Diplomifici, il piede d’argilla degli istituti paritari sospetti

Gli istituti paritari superiori sospettati di rilasciare diplomi facili grazie all’elusione di alcune disposizioni di legge, hanno un piede d’argilla su cui fondano il successo di adesione di migliaia di persone provenienti da lontano sicuri del successo. Un piede d’argilla rappresentato non tanto dagli esami di idoneità o integrativi per diventare direttamente studenti interni nel quinto anno che li porta alla maturità. Si tratta di un filtro d’ingresso regolare e previsto dalle disposizioni.

In qualche modo, fors’anche con qualche aiutino, riescono a superare quel primo scoglio e hanno diritto ad entrare nell’istituto pronto ad accoglierli a braccia aperte.

Il piede d’argilla non è nemmeno rappresentato dalle nuove classi (le cosiddette collaterali) necessarie per accoglierli dopo aver superato il primo scoglio dell’esame di idoneità. Ci pensano gli istituti da loro scelti ad ottenere, di riffa o di raffa, l’autorizzazione dell’USR per la costituzione di queste classi aggiunte.

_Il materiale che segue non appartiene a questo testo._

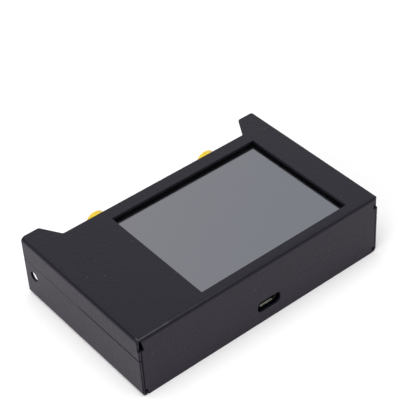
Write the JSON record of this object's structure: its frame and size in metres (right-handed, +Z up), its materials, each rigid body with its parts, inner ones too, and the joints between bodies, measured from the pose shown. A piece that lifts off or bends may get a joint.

Diventati a tutti gli effetti studenti interni del quinto anno, possono cominciare a frequentare le lezioni per il nuovo anno scolastico che li porterà alla maturità e al sospirato diploma. Ed è proprio sul problema della frequenza che quasi sempre viene a costituirsi il piede d’argilla degli istituti sospetti.

Il decreto legislativo 13 aprile 2017, n. 62, all’art. 13 (Ammissione dei candidati interni) prevede:

  1. Sono ammessi a sostenere l’esame di Stato in qualità di candidati interni le studentesse e gli studenti che hanno frequentato l’ultimo anno di corso dei percorsi di istruzione secondaria di secondo grado presso istituzioni scolastiche statali e paritarie.
  2. L’ammissione all’esame di Stato è disposta, in sede di scrutinio finale, dal consiglio di classe, presieduto dal dirigente scolastico o da suo delegato. È ammesso all’esame di Stato la studentessa o lo studente in possesso dei seguenti requisiti:
  3. a) frequenza per almeno tre quarti del monte ore annuale personalizzato ….. ; ecc…

C’è da chiedersi: come riescono a garantire la frequenza per almeno 150 giorni nell’anno scolastico (tre quarti dei normali 200 giorni di lezione a calendario) i tanti studenti che abitano a volte a 600-800 chilometri di distanza, diversi dei quali lavorano?

Da alcune informazioni raccolte e da contratti particolari fugacemente visionati sembra risultare che taluni istituti non pretendono la frequenza di legge, accontentandosi di sporadiche presenze in corso d’anno. Non sappiamo se si tratti di sporadici casi o di un sistema diffuso e collaudato.

Solamente l’Amministrazione scolastica può accertare la fondatezza e l’eventuale generalizzazione di questa palese violazione di legge.

Quella che sembra la carta vincente per reclutare migliaia di clienti potrebbe, quindi, trasformarsi in piedi d’argilla che farebbero crollare gli istituti sospetti. Se colti in flagrante, però.